Strategically for investors, one potential solution to this conundrum may therefore be to focus their investment activities on assets set to benefit from key transformational trends reshaping the property markets. These are segments in which we are seeing relative amounts of volatility today volatility which may be exploited provided access to the relevant skills. These so-called “megatrends” include urbanization; demographic shifts; ecommerce and disruptive technologies that are changing the way properties are used or constructed. Megatrends have encouraged the emergence of niche real estate segments. Urbanization has encouraged the emergence of coworking/ co-living spaces and student housing; demographics in developed markets are spurring senior housing opportunities; and the increasing penetration of e-commerce is reshaping our high streets and logistics hubs.
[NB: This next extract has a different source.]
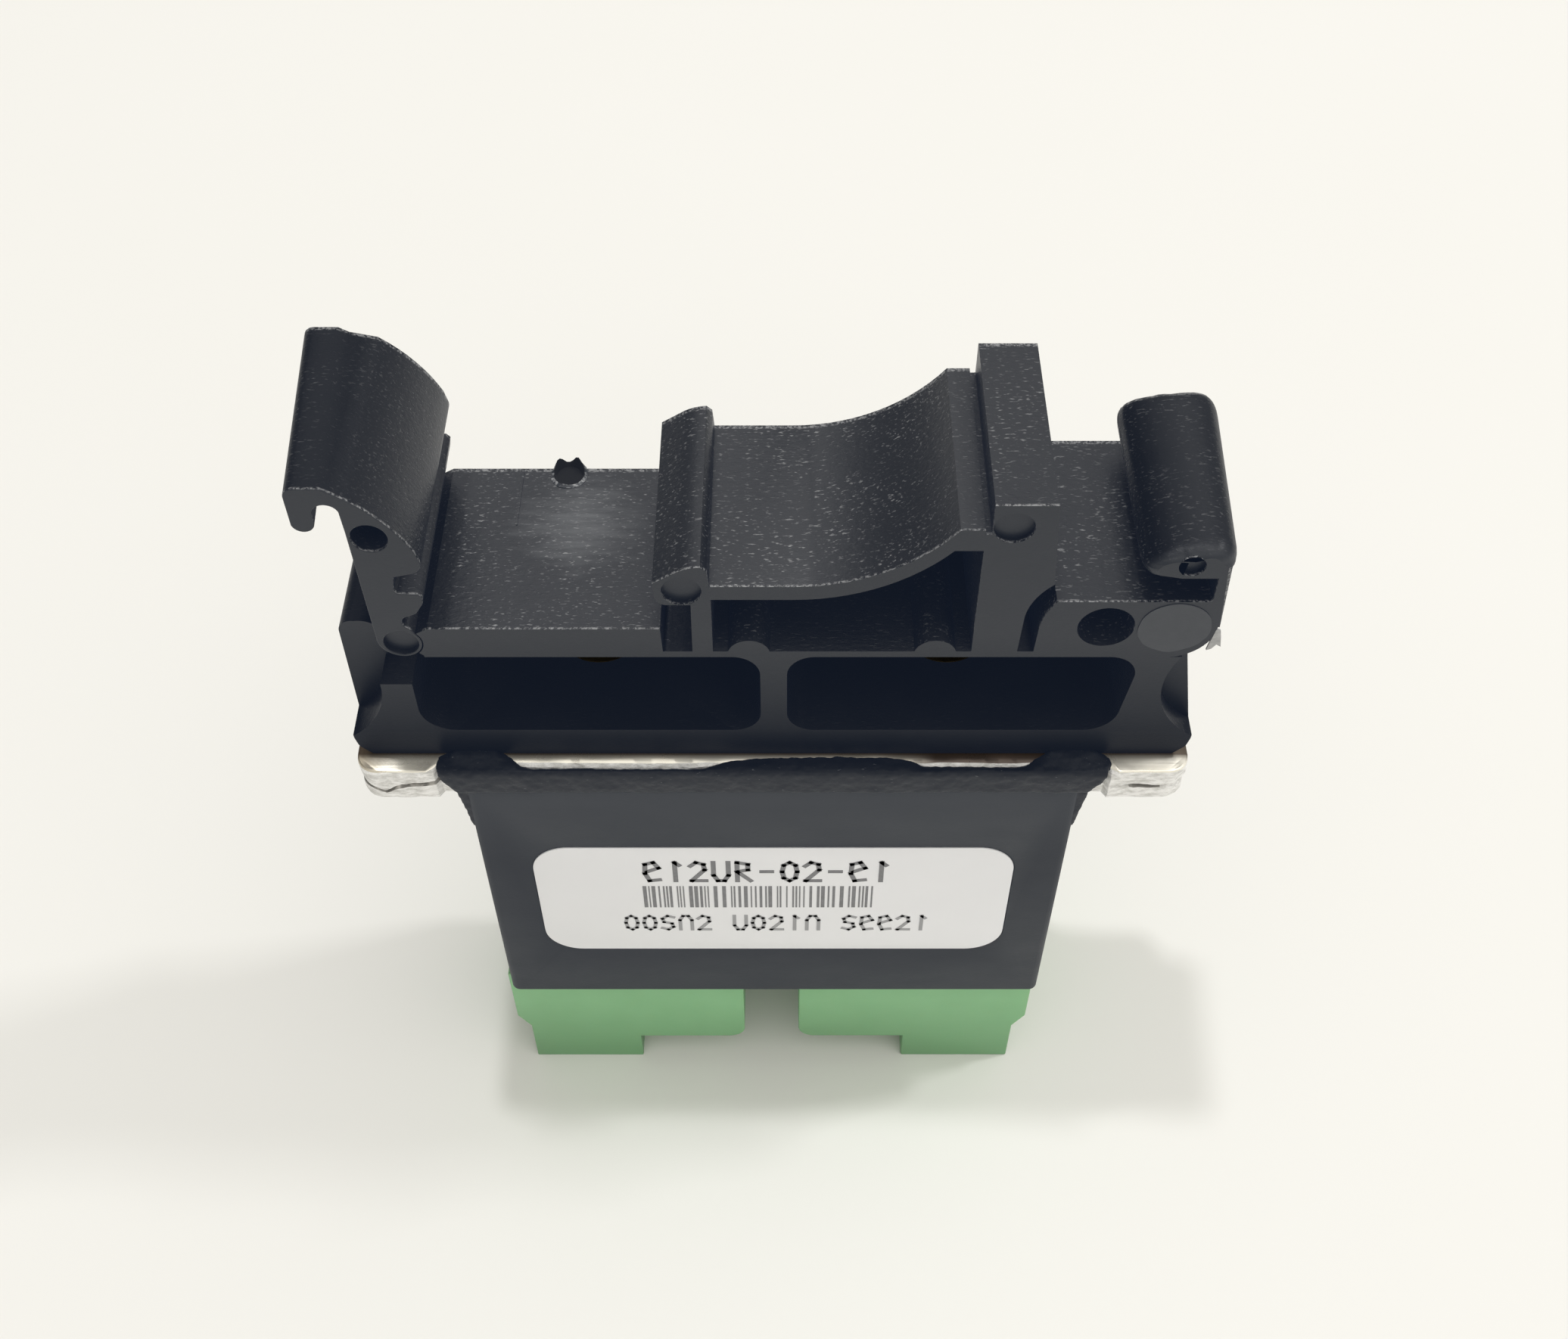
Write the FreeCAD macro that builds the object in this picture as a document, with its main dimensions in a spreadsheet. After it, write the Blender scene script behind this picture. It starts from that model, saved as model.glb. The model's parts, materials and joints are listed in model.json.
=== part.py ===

All these trends are calling out for new developments or remodelling in these sectors.
Tactically, investors may also wish to leverage structural imbalances in the market. For example, the continued lack of available financing has driven the emergence of alternative lenders. Investing in the debt side of a property’s capital structure may, within today’s context, be a useful way to achieve core-esque returns of yore but without the price tag and risk accompanying core assets today. In the US and Northern Europe where transparent legal jurisdictions favour creditors, the comfort of an equity cushion and regular income in the form of coupons may provide a potential substitute for standard core opportunities. The caveat? The requirement of carefully vetted expert skillsets to both evaluate and structure debt as well as to price and manage real estate assets.